■ **Task to carry out**: Write out each line of the material again, word for word.

■ **Collected data**:
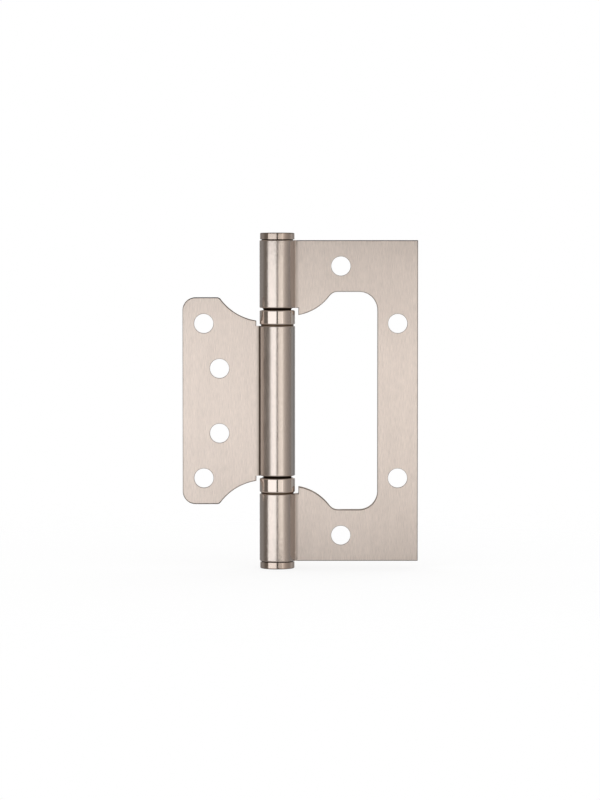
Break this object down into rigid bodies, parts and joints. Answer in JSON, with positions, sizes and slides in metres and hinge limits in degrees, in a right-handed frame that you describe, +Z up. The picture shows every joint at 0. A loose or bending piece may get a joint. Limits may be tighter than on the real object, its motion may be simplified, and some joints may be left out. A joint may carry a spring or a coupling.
{
  "type": "flush hinge",
  "caption": "Flush (butterfly) door hinge: a small leaf nests in a window in the large leaf, round a capped pin with ball bearing rings, in satin nickel.",
  "frame": {"origin": "on the pin's axis, half way up the hinge", "axes": "+Z up along the pin, +X from the pin across the large leaf; the leaves lie open flat in the XZ plane and the faces that meet the wood look along -Y"},
  "size_m": [0.0733, 0.011, 0.1046],
  "materials": {
    "leaf_nickel": "satin nickel plate over steel, brushed along the pin",
    "polished_nickel": "nickel plate, finely turned and nearly bright",
    "pin_steel": "ground steel",
    "race_steel": "hardened steel, ground, lightly greased",
    "ball_steel": "polished bearing steel",
    "cage_nylon": "natural nylon"
  },
  "bodies": {
    "frame_leaf": {"large_leaf": "leaf_nickel", "hinge_pin": "pin_steel", "top_cap": "polished_nickel", "bottom_cap": "polished_nickel", "upper_running_race": "race_steel", "lower_seat_race": "race_steel", "lower_bearing_ring": "polished_nickel"},
    "door_leaf": {"small_leaf": "leaf_nickel", "upper_seat_race": "race_steel", "upper_bearing_ring": "polished_nickel", "lower_running_race": "race_steel"},
    "upper_balls": {"upper_ball_cage": "cage_nylon", "upper_ball_01": "ball_steel", "upper_ball_02": "ball_steel", "upper_ball_03": "ball_steel", "upper_ball_04": "ball_steel", "upper_ball_05": "ball_steel", "upper_ball_06": "ball_steel", "upper_ball_07": "ball_steel", "upper_ball_08": "ball_steel", "upper_ball_09": "ball_steel", "upper_ball_10": "ball_steel"},
    "lower_balls": {"lower_ball_cage": "cage_nylon", "lower_ball_01": "ball_steel", "lower_ball_02": "ball_steel", "lower_ball_03": "ball_steel", "lower_ball_04": "ball_steel", "lower_ball_05": "ball_steel", "lower_ball_06": "ball_steel", "lower_ball_07": "ball_steel", "lower_ball_08": "ball_steel", "lower_ball_09": "ball_steel", "lower_ball_10": "ball_steel"}
  },
  "joints": [
    {"name": "leaf_swing", "type": "hinge", "parent": "frame_leaf", "child": "door_leaf", "pos_m": [0, 0, 0], "axis": [0, 0, -1], "range_deg": [0, 180]},
    {"name": "upper_ball_roll", "type": "hinge", "parent": "frame_leaf", "child": "upper_balls", "pos_m": [0, 0, 0.02614], "axis": [0, 0, -1], "range_deg": [0, 90]},
    {"name": "lower_ball_roll", "type": "hinge", "parent": "frame_leaf", "child": "lower_balls", "pos_m": [0, 0, -0.02614], "axis": [0, 0, -1], "range_deg": [0, 90]}
  ],
  "couplings": [
    {"joint": "upper_ball_roll", "follows": "leaf_swing", "ratio": 0.5},
    {"joint": "lower_ball_roll", "follows": "leaf_swing", "ratio": 0.5}
  ]
}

■ **Answer to the task**:
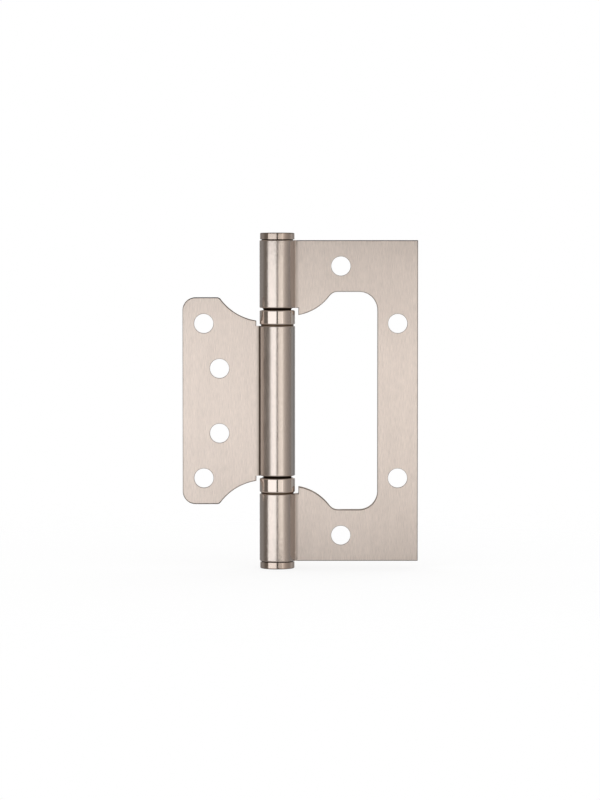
Break this object down into rigid bodies, parts and joints. Answer in JSON, with positions, sizes and slides in metres and hinge limits in degrees, in a right-handed frame that you describe, +Z up. The picture shows every joint at 0. A loose or bending piece may get a joint. Limits may be tighter than on the real object, its motion may be simplified, and some joints may be left out. A joint may carry a spring or a coupling.
{
  "type": "flush hinge",
  "caption": "Flush (butterfly) door hinge: a small leaf nests in a window in the large leaf, round a capped pin with ball bearing rings, in satin nickel.",
  "frame": {"origin": "on the pin's axis, half way up the hinge", "axes": "+Z up along the pin, +X from the pin across the large leaf; the leaves lie open flat in the XZ plane and the faces that meet the wood look along -Y"},
  "size_m": [0.0733, 0.011, 0.1046],
  "materials": {
    "leaf_nickel": "satin nickel plate over steel, brushed along the pin",
    "polished_nickel": "nickel plate, finely turned and nearly bright",
    "pin_steel": "ground steel",
    "race_steel": "hardened steel, ground, lightly greased",
    "ball_steel": "polished bearing steel",
    "cage_nylon": "natural nylon"
  },
  "bodies": {
    "frame_leaf": {"large_leaf": "leaf_nickel", "hinge_pin": "pin_steel", "top_cap": "polished_nickel", "bottom_cap": "polished_nickel", "upper_running_race": "race_steel", "lower_seat_race": "race_steel", "lower_bearing_ring": "polished_nickel"},
    "door_leaf": {"small_leaf": "leaf_nickel", "upper_seat_race": "race_steel", "upper_bearing_ring": "polished_nickel", "lower_running_race": "race_steel"},
    "upper_balls": {"upper_ball_cage": "cage_nylon", "upper_ball_01": "ball_steel", "upper_ball_02": "ball_steel", "upper_ball_03": "ball_steel", "upper_ball_04": "ball_steel", "upper_ball_05": "ball_steel", "upper_ball_06": "ball_steel", "upper_ball_07": "ball_steel", "upper_ball_08": "ball_steel", "upper_ball_09": "ball_steel", "upper_ball_10": "ball_steel"},
    "lower_balls": {"lower_ball_cage": "cage_nylon", "lower_ball_01": "ball_steel", "lower_ball_02": "ball_steel", "lower_ball_03": "ball_steel", "lower_ball_04": "ball_steel", "lower_ball_05": "ball_steel", "lower_ball_06": "ball_steel", "lower_ball_07": "ball_steel", "lower_ball_08": "ball_steel", "lower_ball_09": "ball_steel", "lower_ball_10": "ball_steel"}
  },
  "joints": [
    {"name": "leaf_swing", "type": "hinge", "parent": "frame_leaf", "child": "door_leaf", "pos_m": [0, 0, 0], "axis": [0, 0, -1], "range_deg": [0, 180]},
    {"name": "upper_ball_roll", "type": "hinge", "parent": "frame_leaf", "child": "upper_balls", "pos_m": [0, 0, 0.02614], "axis": [0, 0, -1], "range_deg": [0, 90]},
    {"name": "lower_ball_roll", "type": "hinge", "parent": "frame_leaf", "child": "lower_balls", "pos_m": [0, 0, -0.02614], "axis": [0, 0, -1], "range_deg": [0, 90]}
  ],
  "couplings": [
    {"joint": "upper_ball_roll", "follows": "leaf_swing", "ratio": 0.5},
    {"joint": "lower_ball_roll", "follows": "leaf_swing", "ratio": 0.5}
  ]
}